PRIMROSE HILL

HS2: A SIMPLE GUIDE TO THE STATE OF PLAY

Local writer and historian Martin Sheppard brings us up to date on the worrying – and confusing – issue of HS2: 

“The Government, or at least George Osborne, still seems crazily committed to HS2. It is an irrational project being pushed through by power, rather than reason, which makes it hard to combat. A great deal of trenchant and apposite criticism, including by the House of Lords, has simply been ignored, as have most sensible suggestions for improving it. The current botched version of Euston, AP3, is accurately described as ‘half the station for twice the cost and twice the damage’.

There is still some time to go until HS2 gets royal assent (probably late 2016 or early 2017). The House of Commons Select Committee has heard well over two thousand petitions against it (including a whole day of petitioners from Primrose Hill on Tuesday 15 December), but has yet to reach or report its conclusions. These may bring some amelioration, but the Select Committee, which has no power to oppose the principle of the bill, cannot simply tell the Government DON’T DO IT. A second process, perhaps of equal length, of petitions to the House of Lords is about to begin.

 

The Select Committee heard most of the petitioners from Primrose Hill attentively. The dominant figure on the committee is Sir Peter Bottomley, whose sharp questioning of both petitioners and HS2’s lawyers proves that the proceedings are not simply a glorified rubber stamp. It is unclear, however, whether the committee is made up of poodles or terriers. I suspect them of being poodles with a dash of terrier blood. As petitioners, we have tried to appeal to their inner terrier. Let’s hope Sir Peter lives up to his reputation for being independently minded.

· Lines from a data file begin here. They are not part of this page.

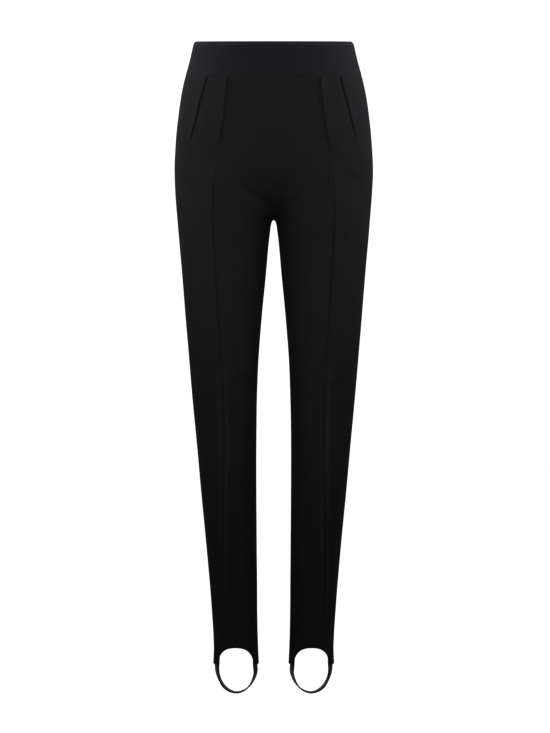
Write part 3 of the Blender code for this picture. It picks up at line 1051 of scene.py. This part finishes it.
def seam_allowance(run, hand, finish):
    """The overlocked allowances of a seam, pressed to one side on the inside of a panel."""
    size = sizes()
    suffix = "_left" if hand > 0 else "_right"
    panel = ("front" if run.facing < 0 else "back") + suffix
    levels = spread(run.bottom, run.top, round((run.top - run.bottom) / ALLOWANCE_STEP))
    width, thick = mm(size.allowance_width), mm(size.allowance_wall)
    rim = 0.8
    across = [0.0, rim] + spread(2.0, width - 2 * rim, 3) + [width - rim, width]
    if run.turn == 1:
        across.reverse()

    def spot(column, row):
        level, inset = levels[row], across[column]
        total = girth(level, run.facing)[1][-1]
        place = total - inset if run.turn == 1 else inset
        turn = turn_at(place, level, run.facing)
        point = panel_point(turn, level, run.facing)
        point.x *= hand
        away = width - inset
        wave = math.sin(2 * math.pi * level / OVERLOCK_PITCH + inset)
        wall = thick + OVERLOCK_HEIGHT * wave * (1 - ramp(away, *OVERLOCK_REACH))
        lift = min(0.0, creased(panel, place, level)) - mm(size.knit_wall) - ALLOWANCE_GAP
        return Spot(point, lift, wall, edge_rounding(away, wall), (place, level), ())

    name = run.name + suffix
    return cloth_shell(name, len(across), len(levels), spot, finish, reverse=run.facing * hand > 0)


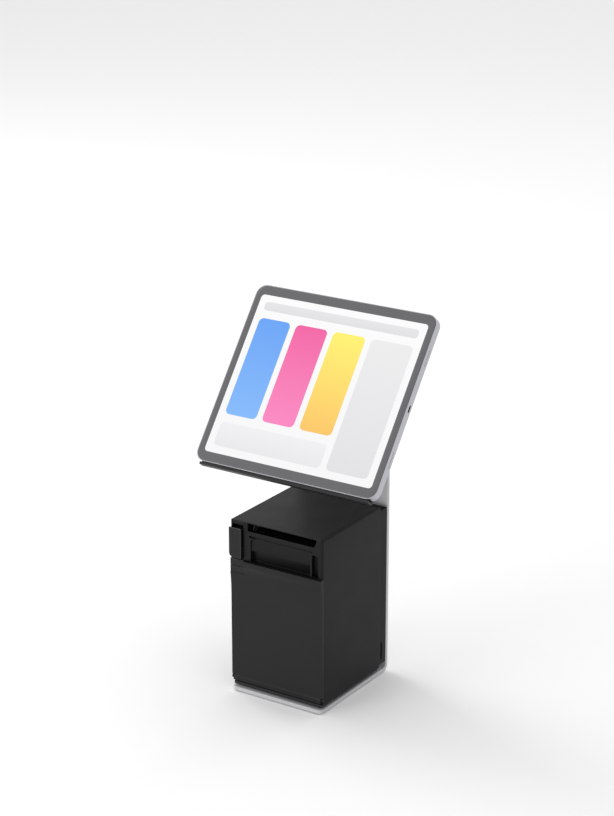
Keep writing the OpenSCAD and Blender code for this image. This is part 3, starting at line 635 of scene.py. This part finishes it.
@dataclass
class Assembly:
    """A sub-assembly of rounded pieces and of nodes that only take a finish.

    Attributes:
        label: Its name in the log.
        trims: The nodes that get rounded edges.
        kept: The nodes that stay as they are, with their finish.
    """

    label: str = ""
    trims: list[Trim] = field(default_factory=list)
    kept: dict[str, Finish] = field(default_factory=dict)

    def build(self) -> None:
        """Builds the sub-assembly, and logs its pieces."""
        names = [trim.build() for trim in self.trims]
        for node, finish in self.kept.items():
            dress(node, finish)
        names += list(self.kept) + self.details()
        report(self.label, names)

    def details(self) -> list[str]:
        """Makes the pieces that the frame doesn't have, and returns their names."""
        return []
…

The petitioners from Primrose Hill share many of the same concerns as those, much worse affected, living and working in Euston, Park Village and Camden Cutting. Several Primrose Hill petitions made the common sense argument that the alignment of HS2’s tunnels should run centrally under railway land between the Painted Bridge and the canal crossing. The vent shaft scheduled to be built on the nature reserve on Adelaide Road should be moved to the empty piece of ground where Primrose Hill overground station once was. This was due to have housed the portal of the infamous, but thankfully abandoned, HS1 Link portal and to have been the principal HS1 construction compound. If the committee agrees, this will save Adelaide Road from being shut for four months and stop the destruction of a rare piece of unspoiled greenery in central London.

The committee has heard a great deal about compensation. At present there is to all intents and purposes none on offer. This is absurd when construction in Camden will last twenty years or more and will inevitably blight people, property and businesses. Apart from anything else, those who pay the cost now won’t be those who benefit in twenty years’ time. The committee is aware of this.

On the most important question, the removal of three million tons of spoil, HS2 has come to an agreement with Camden on traffic, though the details of this agreement are still unclear. The aim is to remove up to 75 per cent of the spoil by rail. An unwelcome variation on this is HS2’s last-minute suggestion of a mile and a half long conveyor belt, carrying spoil to the carriage sidings behind Gloucester Avenue for removal by train. This would do nothing to solve the problem of delivering construction materials to Euston.

A number of Primrose Hill petitioners stressed the critical importance of keeping the seven junctions at the top of Parkway flowing, and also the threat to health from air pollution, notably NO2. The committee, having heard a great deal about traffic and air quality earlier in the hearings, showed little interest in either, or indeed in HS2’s seizure of the whole of the Zoo Car Park for seventeen years.

 

HS2 continues to pose a major threat to Camden as a whole. This includes a threat to the wealth, health and amenity of everyone in Primrose Hill. There are hopes that there will be some mitigation. There ought to be compensation. In a reasonable world, however, HS2 would have disappeared long ago. Unfortunately, George Osborne’s fixation with China seems to override responsible or responsive government. We all need to keep fighting. Something must give.”